Over the last several weeks, 26 Assessment and Therapy Associates team members banded together to virtually complete the #WalkforTREO with teams hitting the pavement, treadmill, and sidewalks nationwide.

The TREO Foundation's mission is to "Stomp the Stigma" and advance Treatment, Research, and Education to end Obesity. This year, teams have raised thousands of dollars, and counting!

By 2035, it’s estimated that over half of the world’s population (almost 4 billion people) will be diagnosed with obesity if trends continue.

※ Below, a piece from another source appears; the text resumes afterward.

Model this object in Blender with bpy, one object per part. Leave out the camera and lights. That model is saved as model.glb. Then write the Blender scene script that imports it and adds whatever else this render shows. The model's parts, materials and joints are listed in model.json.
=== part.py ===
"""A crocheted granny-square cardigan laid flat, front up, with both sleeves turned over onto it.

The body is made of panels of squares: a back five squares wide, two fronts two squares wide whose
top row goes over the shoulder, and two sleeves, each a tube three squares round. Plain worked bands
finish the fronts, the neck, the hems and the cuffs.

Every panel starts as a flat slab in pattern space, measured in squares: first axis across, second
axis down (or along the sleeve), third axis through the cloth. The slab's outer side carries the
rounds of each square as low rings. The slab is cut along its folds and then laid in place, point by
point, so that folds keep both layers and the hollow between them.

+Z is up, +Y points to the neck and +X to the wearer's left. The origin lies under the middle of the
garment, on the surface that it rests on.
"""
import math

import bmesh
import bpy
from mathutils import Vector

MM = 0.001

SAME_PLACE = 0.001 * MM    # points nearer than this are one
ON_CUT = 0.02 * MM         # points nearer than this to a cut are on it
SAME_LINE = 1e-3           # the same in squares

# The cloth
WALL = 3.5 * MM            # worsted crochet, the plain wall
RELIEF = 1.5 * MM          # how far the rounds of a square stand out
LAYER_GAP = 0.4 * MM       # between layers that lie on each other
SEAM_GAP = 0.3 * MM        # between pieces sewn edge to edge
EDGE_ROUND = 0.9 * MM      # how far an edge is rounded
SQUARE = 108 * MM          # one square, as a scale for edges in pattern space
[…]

If you, like many, are someone who thinks, “They (or I) just need to eat better and exercise more,” you aren't entirely wrong — but I’m begging you to take 2 minutes to read this.

Did you know?


1️⃣ Most people think obesity is caused by lifestyle choices. In reality, lifestyle choices are often driven by genetics, brain chemistry, and the gut. We’ve been looking at it backwards. Lifestyle is often the symptom, not the cause.
2️⃣ Up to 70% of body weight is influenced by genetics, shaping metabolism, appetite, and how the body stores fat.
3️⃣ In obesity, hormones like leptin (fullness) and ghrelin (hunger) can misfire — sometimes from birth — making appetite regulation incredibly difficult.
4️⃣ Brain imaging shows real differences in reward pathways and appetite regulation in people with obesity. It’s not “mind over matter.”

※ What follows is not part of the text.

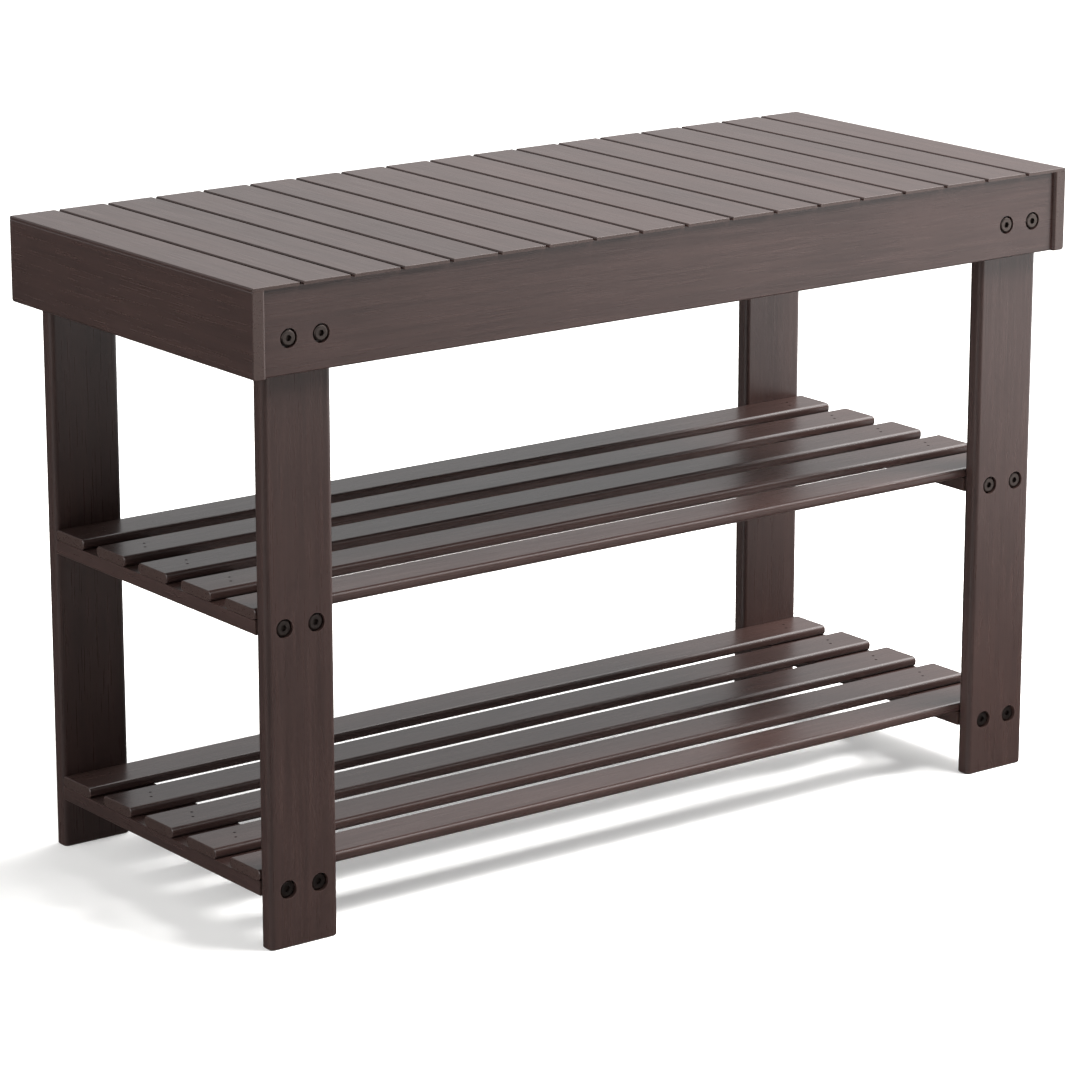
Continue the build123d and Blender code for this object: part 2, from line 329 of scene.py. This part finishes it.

✅ So yes, lifestyle changes help — but obesity is a chronic, relapsing disease, not a simple choice.

Dr. Kati Duncan has been working in this field for 20 years, and has never met a person who “chose” to have obesity. Lifestyle choices influenced by body dysregulation may perpetuate it, but that’s not what initially triggered it.

💬 And let’s not forget the stigma: individuals with obesity face judgment from family, socially, and even in the medical community. This often leads to desperate cycles of dieting, which we know can make the body more efficient at storing fat — making long-term weight loss even harder, and the disease even worse.